Hong Kong SAR, China

Little Hong Kong, or the Central Ordinance Munitions Depot, was constructed in 1937 by the British Royal Engineers. The site was a secure military facility specifically designed to store arms and ammunition in the past. The client approached the government in early 2002 with a successful proposal that included an innovative commercial use of the underground bunkers. Since its inception, the restored Little Hong Kong has played host to a clubhouse and museum. These have ensured its long term survival through sustainable and compatible business practices, while also play an important role in raising awareness about this period in Hong Kong’s history.

Honourable Mention

Liu Family Civil Residence

Shanxi Province, China

The Liu Family Civil Residence is located in Xi Wen Xing Village in Shanxi province and was built during the Tang Dynasty, over a thousand years ago. The building’s design, construction and decorative works are on par with the highest level of traditional Chinese building techniques and crafts. A conservation project was prepared in 1986 and started in 2001 under the supervision of cultural and construction experts. The building was carefully disassembled, and then reassembled using traditional building techniques.

The Old St. Andrew's School

Woodsville, Singapore

The conservation of the Old St. Andrew’s School in Singapore is notable for maintaining the integrity and character of the austere missionary school by adhering to a policy of maximum retention of the original building fabric and features. The project has demonstrated an understanding of the technical issues affecting the building and has undertaken the necessary work to strengthen the building and adapt it for contemporary reuse in a restrained manner.

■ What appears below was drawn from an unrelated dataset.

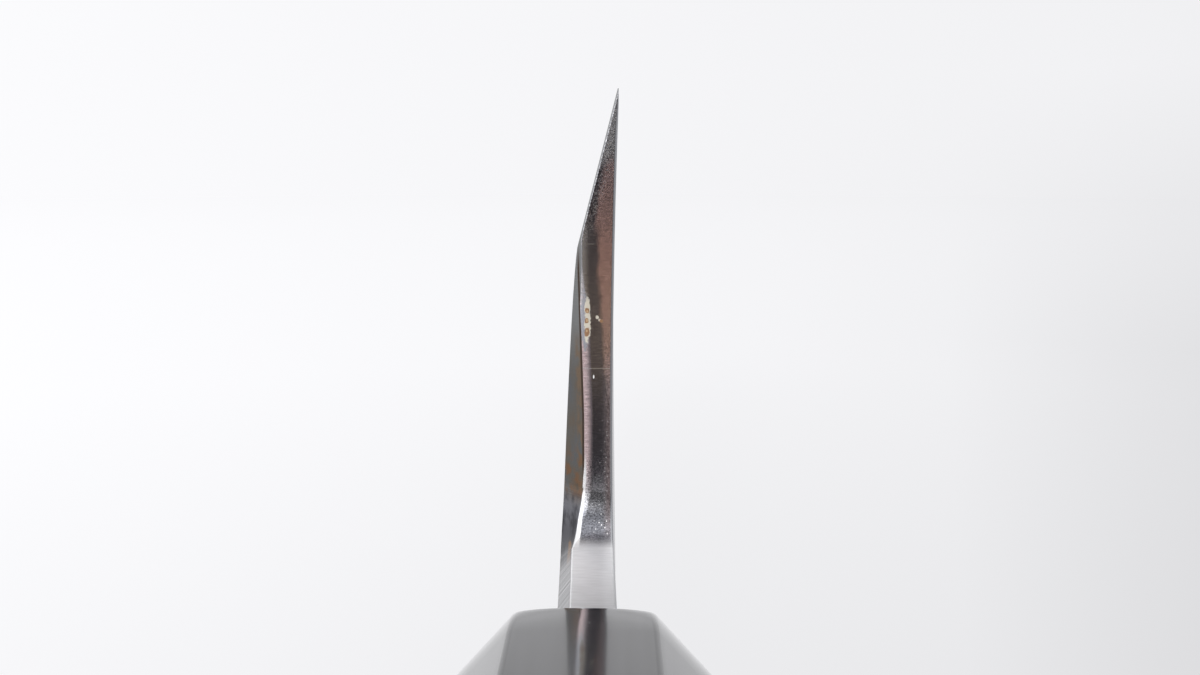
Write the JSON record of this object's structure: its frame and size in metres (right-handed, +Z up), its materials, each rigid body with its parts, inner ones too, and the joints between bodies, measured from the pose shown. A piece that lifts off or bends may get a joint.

The involvement of the school’s alumni throughout the project, from the early documentary study to the selection of the façade colour, has revived its historical identity as both a local landmark as well as a community hub.

2007 UNESCO Jury Commendation of Innovation Winners

Whitfield Barracks

Hong Kong SAR, China

This contemporary intervention to the former Whitfield Barracks has successfully reconfigured the historic military complex into the Heritage Discovery Centre. The new lightweight structure forms the core of the complex, thereby acting as a central circulation node linking all spaces. The transparency of the glass skin, designed in a modern architectural vocabulary, creates continuity between the interior and exterior spaces. The addition provides a fitting counterpoint to the ninety-year-old barracks and integrates seamlessly into the surrounding park context.